> _Given data_:
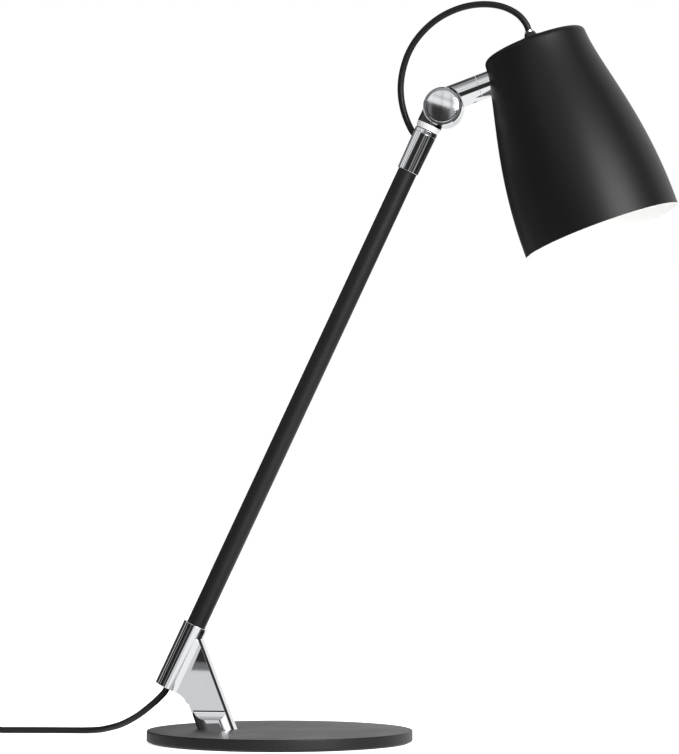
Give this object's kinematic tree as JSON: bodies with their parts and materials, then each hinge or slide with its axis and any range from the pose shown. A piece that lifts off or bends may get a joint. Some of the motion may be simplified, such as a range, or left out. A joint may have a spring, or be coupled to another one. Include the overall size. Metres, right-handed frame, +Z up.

* * *

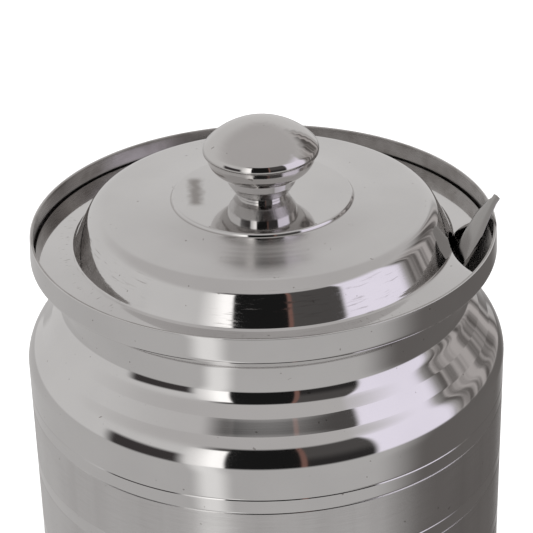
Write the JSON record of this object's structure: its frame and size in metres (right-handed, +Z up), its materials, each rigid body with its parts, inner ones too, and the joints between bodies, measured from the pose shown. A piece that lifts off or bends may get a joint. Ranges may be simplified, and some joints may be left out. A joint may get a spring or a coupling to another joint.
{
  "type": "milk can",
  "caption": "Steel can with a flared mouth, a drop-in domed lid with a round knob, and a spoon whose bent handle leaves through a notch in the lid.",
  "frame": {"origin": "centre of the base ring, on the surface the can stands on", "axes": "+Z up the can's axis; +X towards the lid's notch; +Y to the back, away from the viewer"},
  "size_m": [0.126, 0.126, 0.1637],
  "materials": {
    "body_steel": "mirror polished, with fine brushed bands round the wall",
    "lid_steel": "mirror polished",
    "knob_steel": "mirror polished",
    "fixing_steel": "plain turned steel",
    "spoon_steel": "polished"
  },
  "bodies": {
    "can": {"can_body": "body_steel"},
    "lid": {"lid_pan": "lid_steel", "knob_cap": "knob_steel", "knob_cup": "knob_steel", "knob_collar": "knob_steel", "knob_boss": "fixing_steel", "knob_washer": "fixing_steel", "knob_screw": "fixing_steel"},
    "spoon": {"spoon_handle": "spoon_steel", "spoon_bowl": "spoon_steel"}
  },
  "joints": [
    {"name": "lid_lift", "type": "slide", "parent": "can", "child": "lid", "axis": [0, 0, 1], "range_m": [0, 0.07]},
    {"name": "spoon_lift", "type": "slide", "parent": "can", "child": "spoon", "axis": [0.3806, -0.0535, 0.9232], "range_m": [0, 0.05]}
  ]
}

> _Description of the task_: What is the number of lines in this material that hold the string "joints"? Answer with that number only.

> _Final result_: 2